Each line should be copied exactly.

------------------------

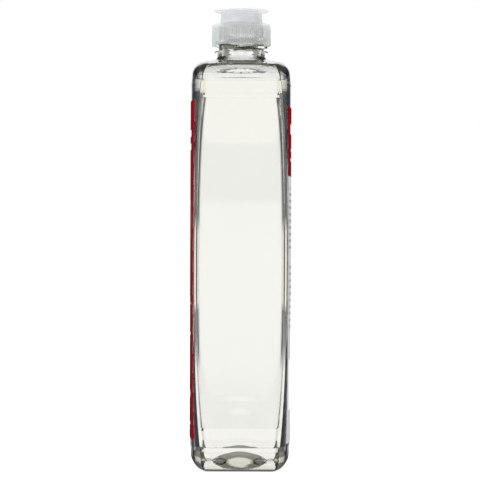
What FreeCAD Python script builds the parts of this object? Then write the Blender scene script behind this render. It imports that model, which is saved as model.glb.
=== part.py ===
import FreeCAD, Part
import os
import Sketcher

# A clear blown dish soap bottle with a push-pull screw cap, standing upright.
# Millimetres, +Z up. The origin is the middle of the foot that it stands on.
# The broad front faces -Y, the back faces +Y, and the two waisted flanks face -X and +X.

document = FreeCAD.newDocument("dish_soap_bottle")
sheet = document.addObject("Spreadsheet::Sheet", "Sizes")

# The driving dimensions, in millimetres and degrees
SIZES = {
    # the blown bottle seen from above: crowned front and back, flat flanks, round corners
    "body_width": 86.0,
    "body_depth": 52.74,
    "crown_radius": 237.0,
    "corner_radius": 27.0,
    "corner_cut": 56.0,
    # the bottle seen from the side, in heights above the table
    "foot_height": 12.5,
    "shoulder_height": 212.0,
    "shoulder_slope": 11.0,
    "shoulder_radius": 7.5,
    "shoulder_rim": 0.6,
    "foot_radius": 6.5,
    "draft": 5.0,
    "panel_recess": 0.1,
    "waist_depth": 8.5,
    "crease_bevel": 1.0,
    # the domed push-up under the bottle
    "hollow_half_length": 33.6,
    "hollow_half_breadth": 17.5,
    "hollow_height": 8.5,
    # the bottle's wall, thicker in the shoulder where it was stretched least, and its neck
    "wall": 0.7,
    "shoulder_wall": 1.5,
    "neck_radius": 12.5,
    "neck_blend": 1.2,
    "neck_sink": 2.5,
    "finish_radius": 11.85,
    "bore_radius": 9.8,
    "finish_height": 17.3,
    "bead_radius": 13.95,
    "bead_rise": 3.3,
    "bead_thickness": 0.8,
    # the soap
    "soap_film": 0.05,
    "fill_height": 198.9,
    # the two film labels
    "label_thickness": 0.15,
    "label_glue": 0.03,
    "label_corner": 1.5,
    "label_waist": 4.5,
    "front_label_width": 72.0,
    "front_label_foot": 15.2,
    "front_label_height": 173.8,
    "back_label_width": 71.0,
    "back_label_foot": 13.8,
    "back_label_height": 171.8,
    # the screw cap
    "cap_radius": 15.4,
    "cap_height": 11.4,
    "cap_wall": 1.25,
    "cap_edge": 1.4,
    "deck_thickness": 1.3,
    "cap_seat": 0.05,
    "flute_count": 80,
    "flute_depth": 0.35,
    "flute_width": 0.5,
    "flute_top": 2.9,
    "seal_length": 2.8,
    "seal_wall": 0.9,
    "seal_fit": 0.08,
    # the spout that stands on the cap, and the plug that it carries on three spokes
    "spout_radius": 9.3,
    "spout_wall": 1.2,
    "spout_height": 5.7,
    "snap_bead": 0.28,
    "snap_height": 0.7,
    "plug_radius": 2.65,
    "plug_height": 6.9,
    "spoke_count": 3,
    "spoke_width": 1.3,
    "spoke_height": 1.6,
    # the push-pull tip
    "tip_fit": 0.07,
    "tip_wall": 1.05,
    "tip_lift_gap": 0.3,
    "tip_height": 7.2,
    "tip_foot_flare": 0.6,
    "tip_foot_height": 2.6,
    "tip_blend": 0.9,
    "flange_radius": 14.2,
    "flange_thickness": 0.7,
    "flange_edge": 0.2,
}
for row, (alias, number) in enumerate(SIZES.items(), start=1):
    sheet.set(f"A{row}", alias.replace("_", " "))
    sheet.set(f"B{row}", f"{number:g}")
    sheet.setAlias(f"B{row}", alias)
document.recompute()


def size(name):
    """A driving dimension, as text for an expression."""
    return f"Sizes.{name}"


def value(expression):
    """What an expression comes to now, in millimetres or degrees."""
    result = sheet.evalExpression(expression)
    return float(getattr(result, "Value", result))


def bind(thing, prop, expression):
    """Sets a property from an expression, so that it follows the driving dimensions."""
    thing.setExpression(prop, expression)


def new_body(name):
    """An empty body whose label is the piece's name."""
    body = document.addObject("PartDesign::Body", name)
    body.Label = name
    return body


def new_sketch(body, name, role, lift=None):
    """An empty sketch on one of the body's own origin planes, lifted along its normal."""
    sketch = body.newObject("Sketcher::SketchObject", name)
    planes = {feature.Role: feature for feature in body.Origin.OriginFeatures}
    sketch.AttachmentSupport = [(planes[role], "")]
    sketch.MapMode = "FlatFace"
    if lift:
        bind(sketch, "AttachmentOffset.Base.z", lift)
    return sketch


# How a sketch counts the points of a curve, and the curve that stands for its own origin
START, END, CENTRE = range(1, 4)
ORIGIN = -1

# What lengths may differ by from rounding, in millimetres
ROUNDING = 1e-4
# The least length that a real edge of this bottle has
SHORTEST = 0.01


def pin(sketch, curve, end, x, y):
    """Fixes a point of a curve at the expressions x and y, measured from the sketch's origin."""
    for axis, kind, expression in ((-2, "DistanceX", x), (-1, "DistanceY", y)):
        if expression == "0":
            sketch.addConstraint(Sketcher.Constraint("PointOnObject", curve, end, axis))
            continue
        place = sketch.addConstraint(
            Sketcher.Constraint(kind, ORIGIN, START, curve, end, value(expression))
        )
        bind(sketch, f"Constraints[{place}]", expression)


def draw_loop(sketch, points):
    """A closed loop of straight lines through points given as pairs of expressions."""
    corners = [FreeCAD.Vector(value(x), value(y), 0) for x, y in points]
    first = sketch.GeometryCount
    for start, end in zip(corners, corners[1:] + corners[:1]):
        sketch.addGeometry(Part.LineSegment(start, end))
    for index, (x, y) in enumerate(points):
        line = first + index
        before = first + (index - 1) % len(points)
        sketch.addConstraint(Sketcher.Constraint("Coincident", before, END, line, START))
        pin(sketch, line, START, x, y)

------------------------

#### [TASK RESPONSE]
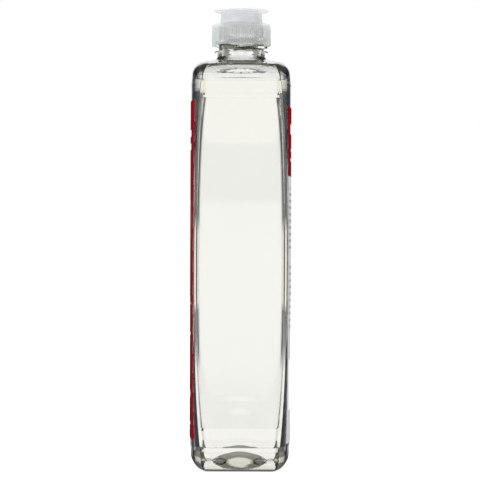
What FreeCAD Python script builds the parts of this object? Then write the Blender scene script behind this render. It imports that model, which is saved as model.glb.
=== part.py ===
import FreeCAD, Part
import os
import Sketcher

# A clear blown dish soap bottle with a push-pull screw cap, standing upright.
# Millimetres, +Z up. The origin is the middle of the foot that it stands on.
# The broad front faces -Y, the back faces +Y, and the two waisted flanks face -X and +X.

document = FreeCAD.newDocument("dish_soap_bottle")
sheet = document.addObject("Spreadsheet::Sheet", "Sizes")

# The driving dimensions, in millimetres and degrees
SIZES = {
    # the blown bottle seen from above: crowned front and back, flat flanks, round corners
    "body_width": 86.0,
    "body_depth": 52.74,
    "crown_radius": 237.0,
    "corner_radius": 27.0,
    "corner_cut": 56.0,
    # the bottle seen from the side, in heights above the table
    "foot_height": 12.5,
    "shoulder_height": 212.0,
    "shoulder_slope": 11.0,
    "shoulder_radius": 7.5,
    "shoulder_rim": 0.6,
    "foot_radius": 6.5,
    "draft": 5.0,
    "panel_recess": 0.1,
    "waist_depth": 8.5,
    "crease_bevel": 1.0,
    # the domed push-up under the bottle
    "hollow_half_length": 33.6,
    "hollow_half_breadth": 17.5,
    "hollow_height": 8.5,
    # the bottle's wall, thicker in the shoulder where it was stretched least, and its neck
    "wall": 0.7,
    "shoulder_wall": 1.5,
    "neck_radius": 12.5,
    "neck_blend": 1.2,
    "neck_sink": 2.5,
    "finish_radius": 11.85,
    "bore_radius": 9.8,
    "finish_height": 17.3,
    "bead_radius": 13.95,
    "bead_rise": 3.3,
    "bead_thickness": 0.8,
    # the soap
    "soap_film": 0.05,
    "fill_height": 198.9,
    # the two film labels
    "label_thickness": 0.15,
    "label_glue": 0.03,
    "label_corner": 1.5,
    "label_waist": 4.5,
    "front_label_width": 72.0,
    "front_label_foot": 15.2,
    "front_label_height": 173.8,
    "back_label_width": 71.0,
    "back_label_foot": 13.8,
    "back_label_height": 171.8,
    # the screw cap
    "cap_radius": 15.4,
    "cap_height": 11.4,
    "cap_wall": 1.25,
    "cap_edge": 1.4,
    "deck_thickness": 1.3,
    "cap_seat": 0.05,
    "flute_count": 80,
    "flute_depth": 0.35,
    "flute_width": 0.5,
    "flute_top": 2.9,
    "seal_length": 2.8,
    "seal_wall": 0.9,
    "seal_fit": 0.08,
    # the spout that stands on the cap, and the plug that it carries on three spokes
    "spout_radius": 9.3,
    "spout_wall": 1.2,
    "spout_height": 5.7,
    "snap_bead": 0.28,
    "snap_height": 0.7,
    "plug_radius": 2.65,
    "plug_height": 6.9,
    "spoke_count": 3,
    "spoke_width": 1.3,
    "spoke_height": 1.6,
    # the push-pull tip
    "tip_fit": 0.07,
    "tip_wall": 1.05,
    "tip_lift_gap": 0.3,
    "tip_height": 7.2,
    "tip_foot_flare": 0.6,
    "tip_foot_height": 2.6,
    "tip_blend": 0.9,
    "flange_radius": 14.2,
    "flange_thickness": 0.7,
    "flange_edge": 0.2,
}
for row, (alias, number) in enumerate(SIZES.items(), start=1):
    sheet.set(f"A{row}", alias.replace("_", " "))
    sheet.set(f"B{row}", f"{number:g}")
    sheet.setAlias(f"B{row}", alias)
document.recompute()


def size(name):
    """A driving dimension, as text for an expression."""
    return f"Sizes.{name}"


def value(expression):
    """What an expression comes to now, in millimetres or degrees."""
    result = sheet.evalExpression(expression)
    return float(getattr(result, "Value", result))


def bind(thing, prop, expression):
    """Sets a property from an expression, so that it follows the driving dimensions."""
    thing.setExpression(prop, expression)


def new_body(name):
    """An empty body whose label is the piece's name."""
    body = document.addObject("PartDesign::Body", name)
    body.Label = name
    return body


def new_sketch(body, name, role, lift=None):
    """An empty sketch on one of the body's own origin planes, lifted along its normal."""
    sketch = body.newObject("Sketcher::SketchObject", name)
    planes = {feature.Role: feature for feature in body.Origin.OriginFeatures}
    sketch.AttachmentSupport = [(planes[role], "")]
    sketch.MapMode = "FlatFace"
    if lift:
        bind(sketch, "AttachmentOffset.Base.z", lift)
    return sketch


# How a sketch counts the points of a curve, and the curve that stands for its own origin
START, END, CENTRE = range(1, 4)
ORIGIN = -1

# What lengths may differ by from rounding, in millimetres
ROUNDING = 1e-4
# The least length that a real edge of this bottle has
SHORTEST = 0.01


def pin(sketch, curve, end, x, y):
    """Fixes a point of a curve at the expressions x and y, measured from the sketch's origin."""
    for axis, kind, expression in ((-2, "DistanceX", x), (-1, "DistanceY", y)):
        if expression == "0":
            sketch.addConstraint(Sketcher.Constraint("PointOnObject", curve, end, axis))
            continue
        place = sketch.addConstraint(
            Sketcher.Constraint(kind, ORIGIN, START, curve, end, value(expression))
        )
        bind(sketch, f"Constraints[{place}]", expression)


def draw_loop(sketch, points):
    """A closed loop of straight lines through points given as pairs of expressions."""
    corners = [FreeCAD.Vector(value(x), value(y), 0) for x, y in points]
    first = sketch.GeometryCount
    for start, end in zip(corners, corners[1:] + corners[:1]):
        sketch.addGeometry(Part.LineSegment(start, end))
    for index, (x, y) in enumerate(points):
        line = first + index
        before = first + (index - 1) % len(points)
        sketch.addConstraint(Sketcher.Constraint("Coincident", before, END, line, START))
        pin(sketch, line, START, x, y)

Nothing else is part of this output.